Os Modelos Objectivista e Subjectivista de Justiça Administrativa
O Professor Vasco Pereira da Silva, ao analisar a evolução histórica do contencioso administrativo, subdivide-a, muito ao seu estilo psicanalítico, em três fases distintas: a fase do pecado original (que tem o seu início com a revolução francesa, em 1789, e dura até à transição do século XIX para o século XX); a fase do baptismo (que vai durar até aos anos 70); e, finalmente, a fase do crisma ou fase da confirmação, que o Professor subdivide em dois momentos: a fase da constitucionalização, e a fase da europeização (que tem início nos anos 90, com a formação da União Europeia).
Ao analisar estas fases, verificamos que o Contencioso Administrativo nasceu e fez-se de acordo com a concepção objectivista de justiça administrativa, mas que foi progredindo ao encontro da concepção subjectivista de justiça administrativa, sendo que hoje nos encontramos perante um modelo subjectivista impuro de justiça administrativa, já que ainda subsistem vincadas marcas objectivistas neste ramo de Direito.
Passaremos à análise da diferenciação entre estas duas concepções de justiça administrativa.

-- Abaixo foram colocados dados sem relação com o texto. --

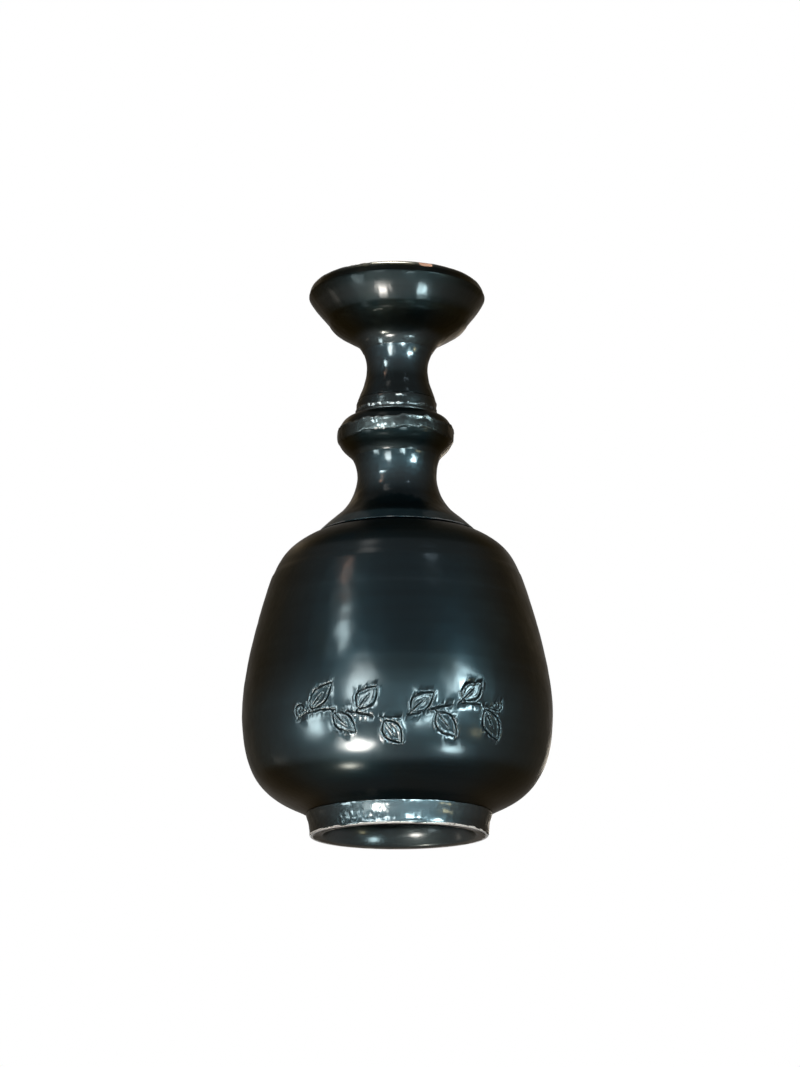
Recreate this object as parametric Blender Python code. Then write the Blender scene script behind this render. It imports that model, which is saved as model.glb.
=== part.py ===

A principal distinção entre estes dois modelos reside na visão que têm da função do contencioso administrativo: enquanto o modelo objectivista, mais autoritário, fundado no pensamento do Estado liberal “forte” defende que o contencioso administrativo deve ter como principal função a defesa da legalidade e do interesse público, submetendo os interesses individuais ao interesse das massas; o modelo subjectivista coloca a tutela dos dos direitos e posições jurídicas individualizadas dos particulares no centro da função do contencioso administrativo, já que são os particulares, em virtude de não possuírem o ius imperii do Estado, a parte mais fraca, que necessita de ser justamente tutelada para assegurar o interesse público.
No que diz respeito ao objecto do processo, a concepção objectivista da justiça administrativa considera que este se centra no acto administrativo ou na legitimidade do exercício do poder administrativo; enquanto a concepção subjectivista entende que o objecto do processo deve ser a lesão das posições jurídicas subjectivas dos interessados.
Quanto à entidade competente para o controlo da aplicação da justiça administrativa surge um dos mais reveladores pontos de discórdia destes dois modelos: o modelo objectivista vai defender que esta deve ser uma autoridade administrativa, na linha da fundação do Contencioso Administrativo, manifestação do grande pecado original: o administrador-juiz; enquanto o modelo subjectivista vai defender que quem deve controlar a aplicação da justiça administrativa deve ser um juiz propriamente dito, ou seja, independente da Administração Pública. Este grande ponto de discórdia surge de uma grande divergência quanto ao princípio da separação de poderes: já que na revolução francesa, com a fundação do contencioso administrativo, entendeu-se, de acordo com a concepção objectivista, que quem iria aplicar a justiça administrativa deveria integrar a Administração, considerando-se que uma intervenção do poder judicial sobre o poder executivo seria uma violação inaceitável do princípio da separação de poderes. Hoje, porém, e ao encontro da concepção objectivista, que a aplicação de toda a justiça deve pertencer ao poder judicial, e que isso não prejudica a separação de poderes, mas é seu pressuposto, também para assegurar o sistema de checks and balances que este princípio pretende proteger.
Assim sendo, os objectivistas considerariam que o juiz-administrador teria pouco mais poder na aplicação da justiça administrativa para além de determinar a anulação de actos administrativos ilegais; enquanto os objectivistas atribuem plena jurisdição ao juiz que aplica a justiça administrativa.
Em suma, podemos concluir que a concepção objectivista da justiça administrativa tem uma visão mais estrita desta, absolutamente ligada ao princípio da legalidade, sobrepondo o interesse público ao interesse dos particulares e a eficácia executiva de uma administração que se controla a si própria às posições jurídicas subjectivas dos particulares. Já a concepção subjectivista coloca a pessoa humana no centro da justiça administrativa, reconhecendo que a melhor prossecução do interesse público reside na garantia da tutela dos direitos e posições jurídicas subjectivas dos particulares.
Bibliografia:
José Carlos Vieira de Andrade, "A Justiça Administrativa", Almedina, 15ª edição;
Vasco Pereira da Silva, "O Contencioso Administrativo no Divã da Psicanálise", Almedina, 2ª edição;
Vasco Pereira da Silva, "Em Busca do Acto Administrativo Perdido", Almedina, Coimbra, 1996.